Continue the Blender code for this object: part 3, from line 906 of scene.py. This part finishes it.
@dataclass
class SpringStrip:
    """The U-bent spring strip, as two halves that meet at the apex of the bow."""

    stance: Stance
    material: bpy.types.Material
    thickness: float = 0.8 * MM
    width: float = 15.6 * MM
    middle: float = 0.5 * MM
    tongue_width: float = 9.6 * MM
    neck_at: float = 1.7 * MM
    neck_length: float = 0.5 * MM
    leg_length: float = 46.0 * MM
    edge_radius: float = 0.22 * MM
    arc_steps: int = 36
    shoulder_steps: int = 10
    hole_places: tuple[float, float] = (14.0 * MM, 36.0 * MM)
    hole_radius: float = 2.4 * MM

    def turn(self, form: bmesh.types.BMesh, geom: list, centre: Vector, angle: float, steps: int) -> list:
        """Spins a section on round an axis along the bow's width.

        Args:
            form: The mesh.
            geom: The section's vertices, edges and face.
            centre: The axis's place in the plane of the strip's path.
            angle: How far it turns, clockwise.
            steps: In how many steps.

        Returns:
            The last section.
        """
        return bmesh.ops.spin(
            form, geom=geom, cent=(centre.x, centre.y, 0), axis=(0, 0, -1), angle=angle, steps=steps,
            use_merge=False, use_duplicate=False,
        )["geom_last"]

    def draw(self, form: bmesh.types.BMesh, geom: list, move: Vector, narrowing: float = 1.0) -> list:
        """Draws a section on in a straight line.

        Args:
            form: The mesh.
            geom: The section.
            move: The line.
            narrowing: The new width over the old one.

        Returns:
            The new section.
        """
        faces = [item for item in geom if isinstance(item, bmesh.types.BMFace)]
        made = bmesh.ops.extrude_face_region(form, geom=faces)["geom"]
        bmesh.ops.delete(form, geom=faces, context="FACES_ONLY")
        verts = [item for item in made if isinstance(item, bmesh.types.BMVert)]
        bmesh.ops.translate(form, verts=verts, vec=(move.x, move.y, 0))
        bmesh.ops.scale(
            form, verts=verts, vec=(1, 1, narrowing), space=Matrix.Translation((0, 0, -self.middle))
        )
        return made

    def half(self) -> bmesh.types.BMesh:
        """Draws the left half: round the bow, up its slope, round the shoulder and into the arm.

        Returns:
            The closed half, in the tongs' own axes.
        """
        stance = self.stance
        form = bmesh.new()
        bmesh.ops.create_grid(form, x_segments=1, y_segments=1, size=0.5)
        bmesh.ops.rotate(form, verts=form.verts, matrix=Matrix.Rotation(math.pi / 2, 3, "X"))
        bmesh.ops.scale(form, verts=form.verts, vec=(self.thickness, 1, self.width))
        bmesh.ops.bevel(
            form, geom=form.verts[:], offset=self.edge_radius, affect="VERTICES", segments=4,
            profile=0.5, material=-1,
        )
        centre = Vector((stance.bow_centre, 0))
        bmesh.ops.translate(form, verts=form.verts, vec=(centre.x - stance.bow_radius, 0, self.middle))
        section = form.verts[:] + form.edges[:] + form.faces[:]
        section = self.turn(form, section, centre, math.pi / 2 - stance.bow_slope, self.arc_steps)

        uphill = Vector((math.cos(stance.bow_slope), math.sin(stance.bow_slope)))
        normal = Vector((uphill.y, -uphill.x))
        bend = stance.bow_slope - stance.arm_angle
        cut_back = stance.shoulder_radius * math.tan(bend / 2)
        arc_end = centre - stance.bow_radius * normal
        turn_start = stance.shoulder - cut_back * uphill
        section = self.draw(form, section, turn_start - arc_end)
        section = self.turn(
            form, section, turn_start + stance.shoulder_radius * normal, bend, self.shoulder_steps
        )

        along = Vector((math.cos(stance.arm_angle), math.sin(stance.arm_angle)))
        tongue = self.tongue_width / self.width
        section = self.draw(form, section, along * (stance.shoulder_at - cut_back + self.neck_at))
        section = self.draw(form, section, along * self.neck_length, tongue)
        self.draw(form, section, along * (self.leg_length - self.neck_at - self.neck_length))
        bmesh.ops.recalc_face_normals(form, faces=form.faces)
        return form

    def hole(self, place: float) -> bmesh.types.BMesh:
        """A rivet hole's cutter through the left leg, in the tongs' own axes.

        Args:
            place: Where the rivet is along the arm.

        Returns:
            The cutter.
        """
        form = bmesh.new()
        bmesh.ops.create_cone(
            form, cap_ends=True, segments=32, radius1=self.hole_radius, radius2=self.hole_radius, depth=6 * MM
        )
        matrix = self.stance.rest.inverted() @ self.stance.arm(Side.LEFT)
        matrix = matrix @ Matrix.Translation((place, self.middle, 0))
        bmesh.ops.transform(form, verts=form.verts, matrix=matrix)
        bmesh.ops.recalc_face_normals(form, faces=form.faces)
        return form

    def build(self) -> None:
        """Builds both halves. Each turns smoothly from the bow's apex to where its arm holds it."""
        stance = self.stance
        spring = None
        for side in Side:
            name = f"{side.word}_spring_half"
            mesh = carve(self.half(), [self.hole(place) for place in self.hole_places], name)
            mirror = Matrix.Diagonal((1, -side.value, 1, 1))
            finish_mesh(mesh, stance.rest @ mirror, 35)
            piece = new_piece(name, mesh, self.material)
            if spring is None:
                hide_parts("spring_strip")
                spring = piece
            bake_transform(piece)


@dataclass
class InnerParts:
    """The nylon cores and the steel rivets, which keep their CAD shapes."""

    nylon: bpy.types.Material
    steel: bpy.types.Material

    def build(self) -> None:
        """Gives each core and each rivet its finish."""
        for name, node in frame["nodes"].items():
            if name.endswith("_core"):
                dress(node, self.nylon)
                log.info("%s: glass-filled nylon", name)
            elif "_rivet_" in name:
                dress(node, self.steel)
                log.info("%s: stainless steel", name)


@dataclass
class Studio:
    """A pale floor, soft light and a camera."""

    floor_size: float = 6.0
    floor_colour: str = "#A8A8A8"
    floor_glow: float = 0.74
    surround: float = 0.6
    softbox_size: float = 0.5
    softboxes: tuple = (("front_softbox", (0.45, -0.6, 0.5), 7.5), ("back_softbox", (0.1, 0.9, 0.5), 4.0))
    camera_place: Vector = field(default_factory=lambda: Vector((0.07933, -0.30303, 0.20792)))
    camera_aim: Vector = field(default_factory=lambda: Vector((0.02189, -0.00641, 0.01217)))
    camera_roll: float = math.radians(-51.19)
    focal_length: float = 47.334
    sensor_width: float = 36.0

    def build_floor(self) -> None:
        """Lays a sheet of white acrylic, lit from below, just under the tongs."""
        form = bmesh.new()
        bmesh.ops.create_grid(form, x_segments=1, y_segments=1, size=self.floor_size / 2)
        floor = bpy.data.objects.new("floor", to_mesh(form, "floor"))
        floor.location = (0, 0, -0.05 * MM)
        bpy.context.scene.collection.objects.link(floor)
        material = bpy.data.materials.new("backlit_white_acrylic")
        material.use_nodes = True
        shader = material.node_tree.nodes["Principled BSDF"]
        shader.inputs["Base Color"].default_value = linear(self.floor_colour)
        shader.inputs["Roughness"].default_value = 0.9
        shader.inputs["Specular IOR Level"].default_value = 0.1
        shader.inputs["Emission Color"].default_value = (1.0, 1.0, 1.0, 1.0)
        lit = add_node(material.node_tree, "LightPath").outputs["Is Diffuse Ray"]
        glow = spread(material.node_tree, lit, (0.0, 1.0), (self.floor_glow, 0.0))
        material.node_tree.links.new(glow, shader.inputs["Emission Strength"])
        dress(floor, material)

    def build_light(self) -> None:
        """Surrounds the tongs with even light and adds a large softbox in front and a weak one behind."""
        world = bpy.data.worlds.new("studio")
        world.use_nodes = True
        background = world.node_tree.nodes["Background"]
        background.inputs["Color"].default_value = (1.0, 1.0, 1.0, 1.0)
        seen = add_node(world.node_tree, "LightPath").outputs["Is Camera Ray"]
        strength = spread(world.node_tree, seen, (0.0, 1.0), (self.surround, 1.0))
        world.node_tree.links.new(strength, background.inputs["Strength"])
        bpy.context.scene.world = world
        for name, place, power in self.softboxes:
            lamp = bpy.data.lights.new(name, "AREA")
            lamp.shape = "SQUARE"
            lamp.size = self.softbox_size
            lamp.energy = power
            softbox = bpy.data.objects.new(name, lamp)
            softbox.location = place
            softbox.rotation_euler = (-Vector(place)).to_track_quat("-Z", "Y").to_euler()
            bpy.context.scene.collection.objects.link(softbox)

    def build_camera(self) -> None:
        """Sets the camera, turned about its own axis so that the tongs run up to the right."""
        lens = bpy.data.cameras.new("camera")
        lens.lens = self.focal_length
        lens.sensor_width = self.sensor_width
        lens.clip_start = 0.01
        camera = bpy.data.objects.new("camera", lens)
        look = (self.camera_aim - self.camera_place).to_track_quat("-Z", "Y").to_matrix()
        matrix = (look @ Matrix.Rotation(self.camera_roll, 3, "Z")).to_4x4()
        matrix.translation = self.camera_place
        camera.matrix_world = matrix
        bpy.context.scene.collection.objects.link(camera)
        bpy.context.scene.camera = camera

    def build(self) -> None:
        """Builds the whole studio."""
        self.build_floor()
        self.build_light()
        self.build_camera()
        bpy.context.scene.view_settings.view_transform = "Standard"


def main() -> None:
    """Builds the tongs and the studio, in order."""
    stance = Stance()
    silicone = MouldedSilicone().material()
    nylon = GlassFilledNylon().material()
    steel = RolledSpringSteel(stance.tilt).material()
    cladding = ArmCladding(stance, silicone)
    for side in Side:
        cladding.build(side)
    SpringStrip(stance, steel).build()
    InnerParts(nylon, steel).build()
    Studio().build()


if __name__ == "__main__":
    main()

● **WHAT IS BEING ASKED**
Only the lines from the one containing "bake_transform(piece)" through the one containing "steel: bpy.types.Material" are to be extracted, exactly as they appear, with both ends included.

● **REPLY**
            bake_transform(piece)


@dataclass
class InnerParts:
    """The nylon cores and the steel rivets, which keep their CAD shapes."""

    nylon: bpy.types.Material
    steel: bpy.types.Material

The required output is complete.